Simon Shaw, head of department for Impressionist and Modern art at Sotheby's, New York describes the artist as an iconoclast, blending high art with low, taking her influences from celebrity culture and combining it with the French avant-garde and Cubism.
"She's not a one-dimensional artist. She had progressive, sexually liberated ideas. She was a female artist very much living in a man's world, but she somehow managed to create a reputation and market for her work," he said.
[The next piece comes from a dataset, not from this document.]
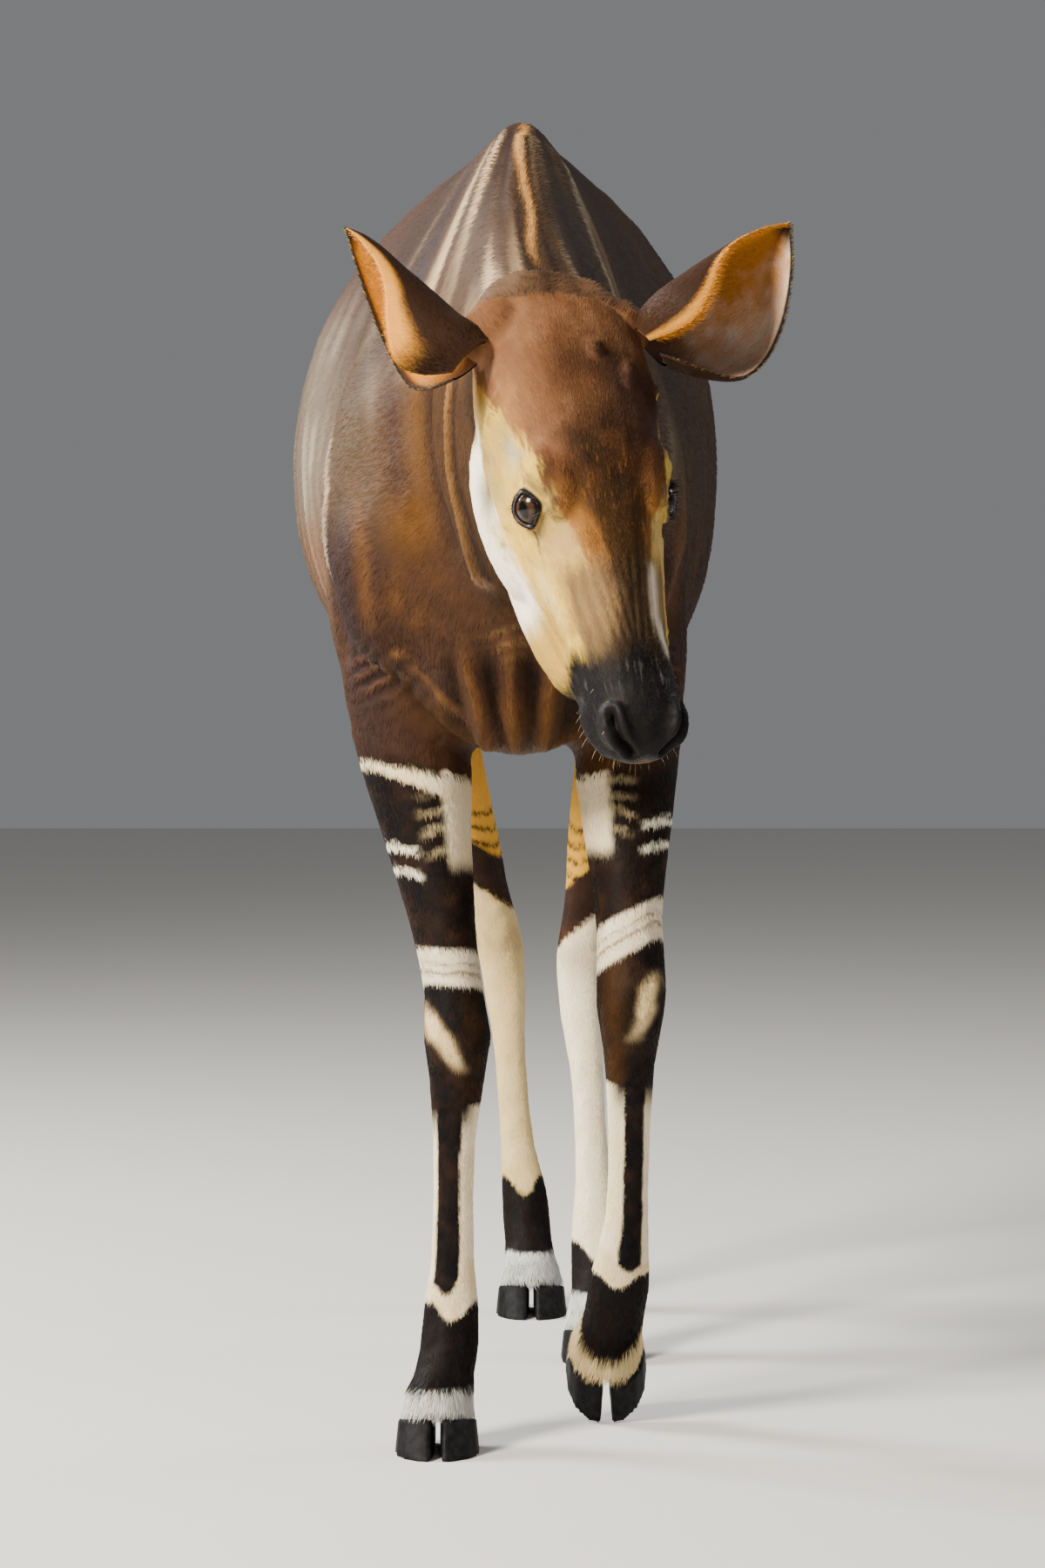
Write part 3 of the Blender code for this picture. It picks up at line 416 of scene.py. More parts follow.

Among the works on sale is Portrait de la Duchesse de la Salle from 1925 which, while appearing ultra-stylised and easy on the eye, celebrates the strength and power of the modern woman. The portrait makes reference to Cubism, with its geometric cityscape backdrop, but also pushes the limits of "respectable" society portraiture. The sitter is the Greek-born Marika, Duchess de la Salle de Rochemaure, who earned her title by marriage in 1905, ultimately divorcing her husband and retaining a handsome alimony. Lempicka captured the Duchesse at the height of her powers, dressed in riding attire and striking a swaggering pose on a red carpet.
Portrait de Marjorie Ferry, meanwhile, exemplifies the sexy aesthetic that defines De Lempicka's art. The model was an English-born cabaret singer living in Paris, whose financier husband commissioned the portrait at the beginning of the Great Depression. De Lempicka transformed Ferry into a modern-day goddess posing in front of a Doric column.
Lempicka's Portrait of Mademoiselle Poum Rachou from 1933 is one of her most recognisably Cubist-inspired compositions, while Arlette Boucard aux Arums, features a portrait of the daughter of Pierre Boucard, a renowned physician and one of the artist's most important patrons. She used a bouquet of arum lilies in the work to suggest Arlette's passage from innocence to the worldliness of womanhood. Like Georgia O'Keefe's metaphorical flower paintings of the same era, Lempicka also used flowers as a symbol of the blossoming sexuality of the femme fatale.
De Lempicka spent her life creating a glamorous international persona. She went to Paris after fleeing Russia in 1918 and began exhibiting her work in the city's salons in 1922. By the 1930s, she was painting the most celebrated socialites of her day, then later Hollywood glitterati, visiting the likes of Tyrone Power, Walter Pidgeon and George Sanders in their studios and cultivating a "Garboesque manner".
Her image-making paid off. She was in high demand by the 1940s and commanded huge prices for her portraiture, which made even her unknown female models resemble film stars. Despite her obsession with the glitz and glamour of her age, she also depicted a new freedom that she exercised in her own life. De Lempicka did little to shield herself from notoriety. She married twice but had great passions for female Parisian singers and writers and lived openly as a bisexual.
She also criticised the male artists of her day: the work of Pablo Picasso, a one-time friend and contemporary, embodied "the novelty of destruction", she said, and she dismissed many of the Impressionists as drawing badly and using "dirty" colours.
In 1929, she created Auto-Portrait (Tamara in the Green Bugatti) for the cover of the German fashion magazine Die Dame, which became the blueprint image of a modern, independent woman.
In the portrait, her hands were gloved, her head was helmeted and she appeared utterly remote. As the magazine said in later years, De Lempicka's portrait was "a cold and disturbing beauty [through which] pierces a formidable being. This woman is free!"